** Task goal **
Pull out the lines from the line containing "obj.matrix_parent_inverse = Matrix.Identity(4)" through the line containing "before = set(bpy.data.objects)", both lines included, and copy them exactly.

** Data rows **
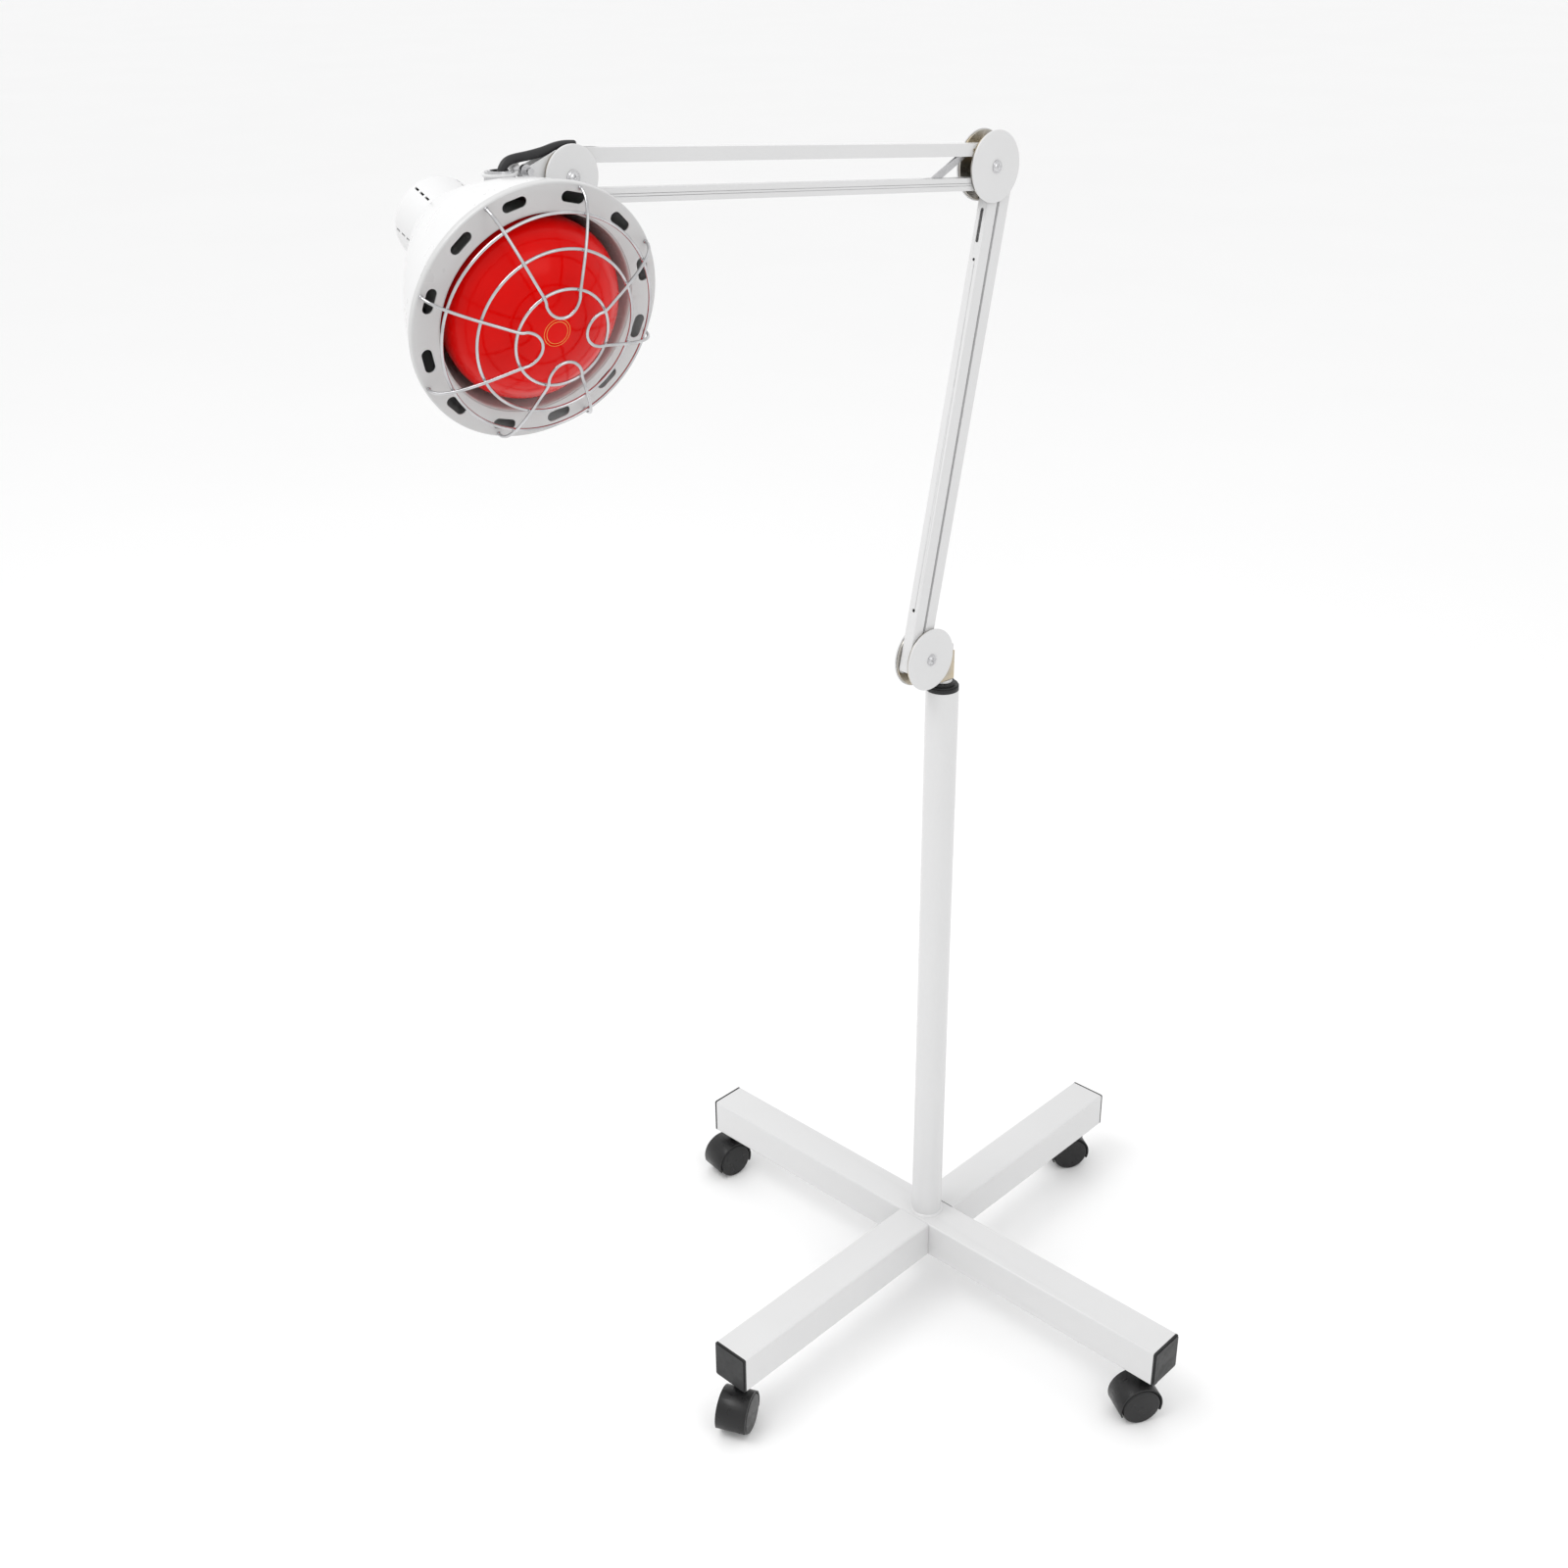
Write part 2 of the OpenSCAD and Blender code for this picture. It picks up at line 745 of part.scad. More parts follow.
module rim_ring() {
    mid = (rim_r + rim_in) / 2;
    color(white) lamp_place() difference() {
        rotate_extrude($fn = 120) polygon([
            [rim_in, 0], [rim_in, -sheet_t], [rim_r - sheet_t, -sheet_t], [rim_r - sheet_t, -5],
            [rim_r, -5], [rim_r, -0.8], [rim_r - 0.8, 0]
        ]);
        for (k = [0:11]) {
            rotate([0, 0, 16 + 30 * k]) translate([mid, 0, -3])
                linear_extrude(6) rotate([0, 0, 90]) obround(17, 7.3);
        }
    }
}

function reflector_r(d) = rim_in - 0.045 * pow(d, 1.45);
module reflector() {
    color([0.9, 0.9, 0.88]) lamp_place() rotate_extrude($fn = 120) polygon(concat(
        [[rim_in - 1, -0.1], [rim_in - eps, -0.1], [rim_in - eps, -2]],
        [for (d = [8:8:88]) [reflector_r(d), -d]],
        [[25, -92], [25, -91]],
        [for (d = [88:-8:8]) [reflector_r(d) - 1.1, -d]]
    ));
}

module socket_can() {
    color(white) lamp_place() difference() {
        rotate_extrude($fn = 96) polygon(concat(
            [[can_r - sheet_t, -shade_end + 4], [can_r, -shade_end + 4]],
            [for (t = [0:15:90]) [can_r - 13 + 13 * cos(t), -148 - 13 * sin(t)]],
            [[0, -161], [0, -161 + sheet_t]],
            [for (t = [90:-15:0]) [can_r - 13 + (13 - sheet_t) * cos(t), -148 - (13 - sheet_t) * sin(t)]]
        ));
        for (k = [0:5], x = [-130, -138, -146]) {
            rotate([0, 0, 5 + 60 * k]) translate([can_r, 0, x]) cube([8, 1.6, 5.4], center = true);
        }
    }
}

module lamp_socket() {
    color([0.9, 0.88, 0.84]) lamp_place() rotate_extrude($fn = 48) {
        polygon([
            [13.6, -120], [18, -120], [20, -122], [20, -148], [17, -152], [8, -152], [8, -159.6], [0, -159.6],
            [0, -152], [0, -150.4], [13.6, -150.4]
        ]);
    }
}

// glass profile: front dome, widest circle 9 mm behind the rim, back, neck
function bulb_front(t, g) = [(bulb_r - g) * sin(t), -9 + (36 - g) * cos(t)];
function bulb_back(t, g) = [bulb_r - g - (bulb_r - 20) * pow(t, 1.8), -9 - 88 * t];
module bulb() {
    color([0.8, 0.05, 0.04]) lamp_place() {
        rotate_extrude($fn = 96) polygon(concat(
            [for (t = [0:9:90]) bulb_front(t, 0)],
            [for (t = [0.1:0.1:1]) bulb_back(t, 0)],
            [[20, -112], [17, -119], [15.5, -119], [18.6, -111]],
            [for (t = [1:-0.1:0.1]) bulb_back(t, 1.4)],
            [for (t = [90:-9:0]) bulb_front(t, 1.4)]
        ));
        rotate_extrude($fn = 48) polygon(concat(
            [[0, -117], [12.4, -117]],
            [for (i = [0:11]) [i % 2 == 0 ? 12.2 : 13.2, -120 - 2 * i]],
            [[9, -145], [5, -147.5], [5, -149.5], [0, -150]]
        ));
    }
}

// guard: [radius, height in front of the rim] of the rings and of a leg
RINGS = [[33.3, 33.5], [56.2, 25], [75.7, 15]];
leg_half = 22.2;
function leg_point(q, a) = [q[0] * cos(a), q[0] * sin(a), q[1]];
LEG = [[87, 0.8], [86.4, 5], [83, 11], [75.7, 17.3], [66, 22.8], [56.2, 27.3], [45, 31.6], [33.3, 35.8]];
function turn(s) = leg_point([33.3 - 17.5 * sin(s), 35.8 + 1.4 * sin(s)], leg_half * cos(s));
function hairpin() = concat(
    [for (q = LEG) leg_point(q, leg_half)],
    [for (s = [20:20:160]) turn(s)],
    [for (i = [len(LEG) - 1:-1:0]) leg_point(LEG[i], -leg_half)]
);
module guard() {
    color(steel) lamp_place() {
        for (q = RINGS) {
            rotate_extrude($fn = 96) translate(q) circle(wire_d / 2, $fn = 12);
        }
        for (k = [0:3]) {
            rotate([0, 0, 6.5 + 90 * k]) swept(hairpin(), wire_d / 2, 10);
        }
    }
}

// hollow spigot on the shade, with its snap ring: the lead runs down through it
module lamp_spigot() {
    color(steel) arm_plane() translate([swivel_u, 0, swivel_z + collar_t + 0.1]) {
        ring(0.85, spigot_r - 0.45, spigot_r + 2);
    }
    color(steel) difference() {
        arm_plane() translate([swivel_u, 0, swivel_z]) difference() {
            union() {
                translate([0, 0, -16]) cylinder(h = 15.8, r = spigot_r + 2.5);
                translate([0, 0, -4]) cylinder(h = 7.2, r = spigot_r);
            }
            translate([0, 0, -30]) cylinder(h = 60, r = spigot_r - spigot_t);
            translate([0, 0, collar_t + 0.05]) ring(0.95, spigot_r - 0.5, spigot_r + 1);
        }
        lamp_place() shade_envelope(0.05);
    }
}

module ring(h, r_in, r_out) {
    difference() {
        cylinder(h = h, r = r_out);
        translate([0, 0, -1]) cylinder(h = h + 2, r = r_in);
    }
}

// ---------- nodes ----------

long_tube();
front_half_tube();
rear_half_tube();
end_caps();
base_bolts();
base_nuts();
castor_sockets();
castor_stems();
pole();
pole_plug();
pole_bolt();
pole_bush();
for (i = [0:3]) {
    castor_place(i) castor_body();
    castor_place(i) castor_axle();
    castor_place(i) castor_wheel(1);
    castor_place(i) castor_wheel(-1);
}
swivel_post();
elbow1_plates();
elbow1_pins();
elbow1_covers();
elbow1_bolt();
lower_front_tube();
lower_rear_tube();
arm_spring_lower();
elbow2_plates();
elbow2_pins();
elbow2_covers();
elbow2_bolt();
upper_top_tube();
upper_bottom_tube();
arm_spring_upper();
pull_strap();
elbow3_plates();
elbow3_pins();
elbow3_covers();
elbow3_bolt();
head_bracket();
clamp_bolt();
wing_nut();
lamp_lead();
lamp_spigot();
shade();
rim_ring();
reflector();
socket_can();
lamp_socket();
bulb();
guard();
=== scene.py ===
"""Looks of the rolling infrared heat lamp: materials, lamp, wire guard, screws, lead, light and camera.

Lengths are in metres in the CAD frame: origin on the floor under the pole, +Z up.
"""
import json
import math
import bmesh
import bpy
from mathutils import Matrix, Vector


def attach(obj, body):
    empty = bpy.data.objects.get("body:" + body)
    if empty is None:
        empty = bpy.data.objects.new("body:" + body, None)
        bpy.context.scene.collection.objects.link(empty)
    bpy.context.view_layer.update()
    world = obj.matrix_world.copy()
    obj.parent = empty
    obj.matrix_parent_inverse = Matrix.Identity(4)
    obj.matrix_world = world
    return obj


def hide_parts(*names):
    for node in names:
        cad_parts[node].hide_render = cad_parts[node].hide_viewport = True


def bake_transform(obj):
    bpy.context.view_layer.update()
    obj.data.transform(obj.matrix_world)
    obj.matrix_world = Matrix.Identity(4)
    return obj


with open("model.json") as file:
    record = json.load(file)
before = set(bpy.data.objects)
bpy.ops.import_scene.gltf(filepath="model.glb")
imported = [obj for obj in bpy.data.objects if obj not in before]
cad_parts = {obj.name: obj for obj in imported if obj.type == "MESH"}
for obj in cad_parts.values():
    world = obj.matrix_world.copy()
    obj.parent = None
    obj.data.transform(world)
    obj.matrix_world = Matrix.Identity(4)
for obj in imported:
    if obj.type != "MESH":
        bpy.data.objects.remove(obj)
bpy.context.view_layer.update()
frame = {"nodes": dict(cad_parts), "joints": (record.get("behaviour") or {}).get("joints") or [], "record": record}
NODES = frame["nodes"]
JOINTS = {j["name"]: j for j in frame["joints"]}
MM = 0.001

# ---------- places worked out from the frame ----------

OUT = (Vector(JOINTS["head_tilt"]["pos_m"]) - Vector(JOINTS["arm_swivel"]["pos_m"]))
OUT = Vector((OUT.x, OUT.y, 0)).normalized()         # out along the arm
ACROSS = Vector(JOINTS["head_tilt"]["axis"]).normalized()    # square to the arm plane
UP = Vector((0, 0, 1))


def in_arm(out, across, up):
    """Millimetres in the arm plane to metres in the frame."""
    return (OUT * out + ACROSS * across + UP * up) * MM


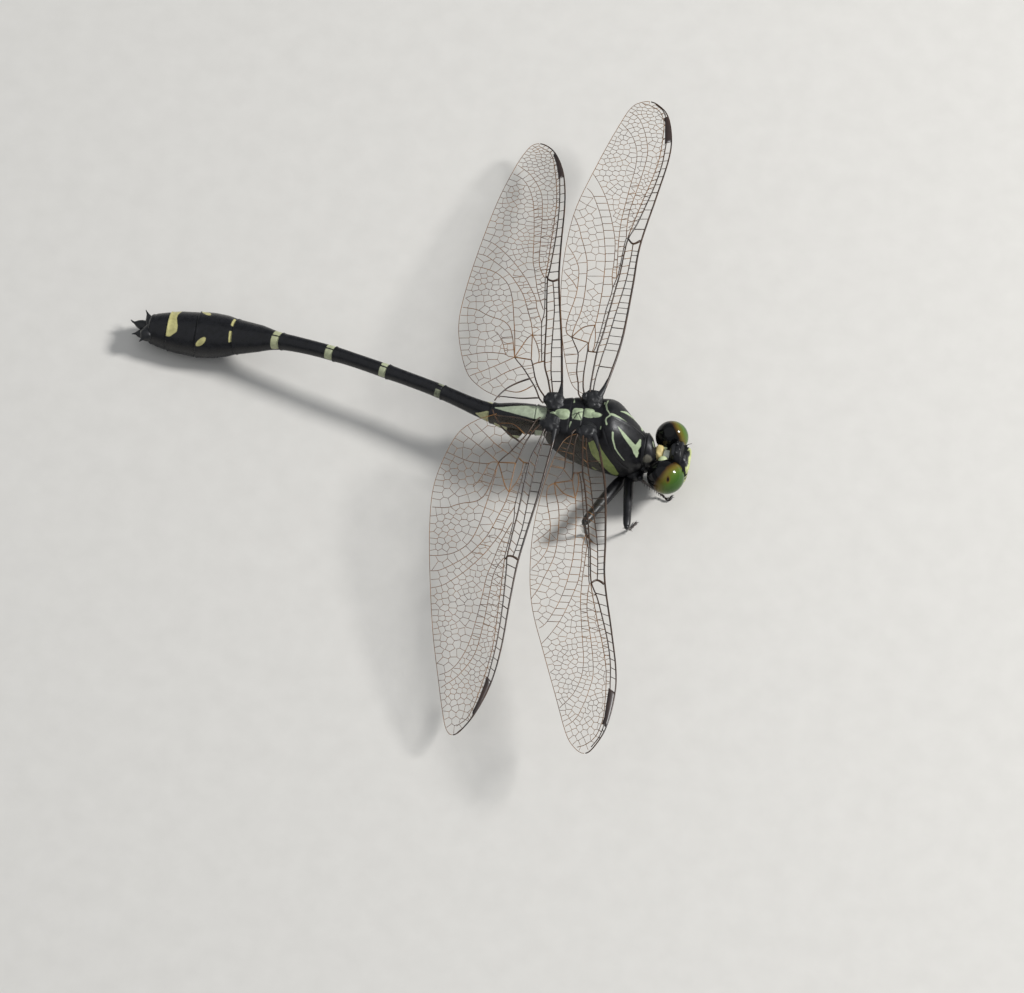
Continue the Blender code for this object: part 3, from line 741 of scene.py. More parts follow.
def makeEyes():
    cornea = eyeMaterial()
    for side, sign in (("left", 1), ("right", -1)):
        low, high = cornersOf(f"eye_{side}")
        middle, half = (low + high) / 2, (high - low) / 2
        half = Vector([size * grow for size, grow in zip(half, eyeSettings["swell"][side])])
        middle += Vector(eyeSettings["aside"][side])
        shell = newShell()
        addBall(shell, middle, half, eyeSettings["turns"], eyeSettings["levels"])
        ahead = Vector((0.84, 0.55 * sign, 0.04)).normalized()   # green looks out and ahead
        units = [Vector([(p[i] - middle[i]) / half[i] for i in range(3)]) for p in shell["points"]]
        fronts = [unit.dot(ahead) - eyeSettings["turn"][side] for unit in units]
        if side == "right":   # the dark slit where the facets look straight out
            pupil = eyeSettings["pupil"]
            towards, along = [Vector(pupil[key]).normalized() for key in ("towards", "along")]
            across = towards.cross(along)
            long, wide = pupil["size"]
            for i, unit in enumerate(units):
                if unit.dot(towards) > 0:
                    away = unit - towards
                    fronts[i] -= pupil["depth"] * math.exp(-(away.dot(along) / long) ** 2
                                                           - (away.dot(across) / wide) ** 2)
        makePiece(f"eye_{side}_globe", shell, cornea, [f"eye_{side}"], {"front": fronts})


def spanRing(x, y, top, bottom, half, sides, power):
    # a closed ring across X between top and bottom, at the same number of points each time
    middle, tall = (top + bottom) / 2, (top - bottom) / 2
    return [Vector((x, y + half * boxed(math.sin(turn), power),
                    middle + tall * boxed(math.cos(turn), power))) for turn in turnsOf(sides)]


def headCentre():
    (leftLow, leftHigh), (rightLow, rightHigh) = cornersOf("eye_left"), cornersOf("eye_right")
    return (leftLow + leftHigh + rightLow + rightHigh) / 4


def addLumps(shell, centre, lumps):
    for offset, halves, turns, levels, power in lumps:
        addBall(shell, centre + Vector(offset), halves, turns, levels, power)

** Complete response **
    obj.matrix_parent_inverse = Matrix.Identity(4)
    obj.matrix_world = world
    return obj


def hide_parts(*names):
    for node in names:
        cad_parts[node].hide_render = cad_parts[node].hide_viewport = True


def bake_transform(obj):
    bpy.context.view_layer.update()
    obj.data.transform(obj.matrix_world)
    obj.matrix_world = Matrix.Identity(4)
    return obj


with open("model.json") as file:
    record = json.load(file)
before = set(bpy.data.objects)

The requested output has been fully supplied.